The era of "fire a pixel and call it a day" is ending. The platforms that control your ad spend - Google, Meta, LinkedIn - all have the same problem: they can't see past your website. They know about clicks and pageviews and form fills. They know nothing about what happens next.
The businesses that win from here are the ones that close the loop. That feed their CRM data back to the ad platforms. That tell the algorithm not just "this person converted" but "this person became a £48,000 customer" or "this person wasted 14 hours of sales time and ghosted."

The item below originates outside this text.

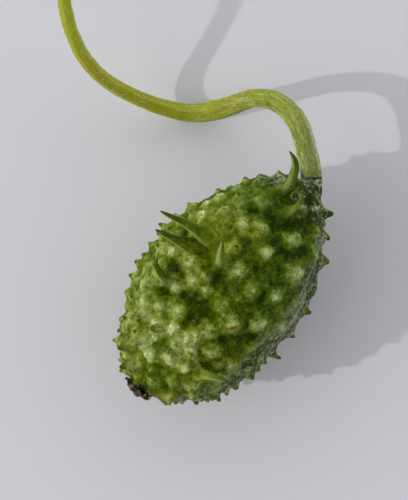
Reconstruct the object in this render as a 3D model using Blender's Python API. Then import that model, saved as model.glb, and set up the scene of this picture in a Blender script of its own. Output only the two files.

Enhanced Conversions for Leads is one way to close that loop on Google. Meta has CAPI. LinkedIn has the Conversions API. The principle is the same everywhere: stop letting the algorithm guess. Tell it what actually happened.
The companies that do this will outbid everyone else - not because they spend more, but because their money goes further. They'll acquire the same revenue at lower cost, or more revenue at the same cost, simply because their feedback loop is tighter.
The companies that don't will keep celebrating cheaper leads while their pipeline quality slowly degrades. The dashboards will look fine right up until the quarterly revenue review, when someone finally asks: "Why are we generating more leads than ever but closing fewer deals?"
You already know the answer. Now you know the fix.